Set task: Repeat each line exactly, leaving nothing out.

******************************

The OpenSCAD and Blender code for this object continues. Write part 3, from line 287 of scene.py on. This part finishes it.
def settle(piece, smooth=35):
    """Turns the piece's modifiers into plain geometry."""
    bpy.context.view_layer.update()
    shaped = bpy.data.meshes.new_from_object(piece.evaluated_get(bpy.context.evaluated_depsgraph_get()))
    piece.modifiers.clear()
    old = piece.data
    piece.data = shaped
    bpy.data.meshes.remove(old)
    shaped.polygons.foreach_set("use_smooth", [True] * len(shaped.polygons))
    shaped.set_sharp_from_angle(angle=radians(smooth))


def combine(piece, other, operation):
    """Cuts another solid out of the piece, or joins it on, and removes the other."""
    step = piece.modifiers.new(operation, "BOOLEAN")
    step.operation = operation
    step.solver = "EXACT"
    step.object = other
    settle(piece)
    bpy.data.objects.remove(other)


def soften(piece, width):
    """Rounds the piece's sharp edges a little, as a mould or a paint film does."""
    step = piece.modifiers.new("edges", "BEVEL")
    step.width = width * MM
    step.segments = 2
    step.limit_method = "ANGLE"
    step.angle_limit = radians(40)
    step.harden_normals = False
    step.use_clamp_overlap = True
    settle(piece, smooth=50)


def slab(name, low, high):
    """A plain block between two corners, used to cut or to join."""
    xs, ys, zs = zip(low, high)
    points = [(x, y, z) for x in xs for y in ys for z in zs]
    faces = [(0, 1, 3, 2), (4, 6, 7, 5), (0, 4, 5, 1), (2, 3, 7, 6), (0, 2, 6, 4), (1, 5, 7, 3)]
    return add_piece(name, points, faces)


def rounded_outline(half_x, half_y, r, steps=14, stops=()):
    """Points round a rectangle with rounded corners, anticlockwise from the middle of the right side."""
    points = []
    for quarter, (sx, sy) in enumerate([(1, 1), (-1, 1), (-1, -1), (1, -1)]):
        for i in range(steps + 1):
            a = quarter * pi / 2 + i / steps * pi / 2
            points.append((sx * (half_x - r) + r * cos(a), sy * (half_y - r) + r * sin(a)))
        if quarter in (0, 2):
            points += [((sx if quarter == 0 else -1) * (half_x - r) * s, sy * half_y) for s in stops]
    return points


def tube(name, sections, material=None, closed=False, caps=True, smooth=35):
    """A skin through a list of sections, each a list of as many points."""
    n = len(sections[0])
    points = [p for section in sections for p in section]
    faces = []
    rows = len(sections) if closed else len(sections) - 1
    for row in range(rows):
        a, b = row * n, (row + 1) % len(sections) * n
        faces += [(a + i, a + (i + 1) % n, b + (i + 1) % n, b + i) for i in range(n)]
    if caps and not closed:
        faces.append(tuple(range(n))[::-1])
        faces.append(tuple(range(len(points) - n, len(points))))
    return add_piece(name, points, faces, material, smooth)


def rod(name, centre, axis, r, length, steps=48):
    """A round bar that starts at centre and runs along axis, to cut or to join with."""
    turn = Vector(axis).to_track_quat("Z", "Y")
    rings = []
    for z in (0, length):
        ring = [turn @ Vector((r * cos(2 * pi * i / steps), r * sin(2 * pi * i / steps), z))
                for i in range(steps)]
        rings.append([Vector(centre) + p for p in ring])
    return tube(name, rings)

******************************

Written solution:
The OpenSCAD and Blender code for this object continues. Write part 3, from line 287 of scene.py on. This part finishes it.
def settle(piece, smooth=35):
    """Turns the piece's modifiers into plain geometry."""
    bpy.context.view_layer.update()
    shaped = bpy.data.meshes.new_from_object(piece.evaluated_get(bpy.context.evaluated_depsgraph_get()))
    piece.modifiers.clear()
    old = piece.data
    piece.data = shaped
    bpy.data.meshes.remove(old)
    shaped.polygons.foreach_set("use_smooth", [True] * len(shaped.polygons))
    shaped.set_sharp_from_angle(angle=radians(smooth))


def combine(piece, other, operation):
    """Cuts another solid out of the piece, or joins it on, and removes the other."""
    step = piece.modifiers.new(operation, "BOOLEAN")
    step.operation = operation
    step.solver = "EXACT"
    step.object = other
    settle(piece)
    bpy.data.objects.remove(other)


def soften(piece, width):
    """Rounds the piece's sharp edges a little, as a mould or a paint film does."""
    step = piece.modifiers.new("edges", "BEVEL")
    step.width = width * MM
    step.segments = 2
    step.limit_method = "ANGLE"
    step.angle_limit = radians(40)
    step.harden_normals = False
    step.use_clamp_overlap = True
    settle(piece, smooth=50)


def slab(name, low, high):
    """A plain block between two corners, used to cut or to join."""
    xs, ys, zs = zip(low, high)
    points = [(x, y, z) for x in xs for y in ys for z in zs]
    faces = [(0, 1, 3, 2), (4, 6, 7, 5), (0, 4, 5, 1), (2, 3, 7, 6), (0, 2, 6, 4), (1, 5, 7, 3)]
    return add_piece(name, points, faces)


def rounded_outline(half_x, half_y, r, steps=14, stops=()):
    """Points round a rectangle with rounded corners, anticlockwise from the middle of the right side."""
    points = []
    for quarter, (sx, sy) in enumerate([(1, 1), (-1, 1), (-1, -1), (1, -1)]):
        for i in range(steps + 1):
            a = quarter * pi / 2 + i / steps * pi / 2
            points.append((sx * (half_x - r) + r * cos(a), sy * (half_y - r) + r * sin(a)))
        if quarter in (0, 2):
            points += [((sx if quarter == 0 else -1) * (half_x - r) * s, sy * half_y) for s in stops]
    return points


def tube(name, sections, material=None, closed=False, caps=True, smooth=35):
    """A skin through a list of sections, each a list of as many points."""
    n = len(sections[0])
    points = [p for section in sections for p in section]
    faces = []
    rows = len(sections) if closed else len(sections) - 1
    for row in range(rows):
        a, b = row * n, (row + 1) % len(sections) * n
        faces += [(a + i, a + (i + 1) % n, b + (i + 1) % n, b + i) for i in range(n)]
    if caps and not closed:
        faces.append(tuple(range(n))[::-1])
        faces.append(tuple(range(len(points) - n, len(points))))
    return add_piece(name, points, faces, material, smooth)


def rod(name, centre, axis, r, length, steps=48):
    """A round bar that starts at centre and runs along axis, to cut or to join with."""
    turn = Vector(axis).to_track_quat("Z", "Y")
    rings = []
    for z in (0, length):
        ring = [turn @ Vector((r * cos(2 * pi * i / steps), r * sin(2 * pi * i / steps), z))
                for i in range(steps)]
        rings.append([Vector(centre) + p for p in ring])
    return tube(name, rings)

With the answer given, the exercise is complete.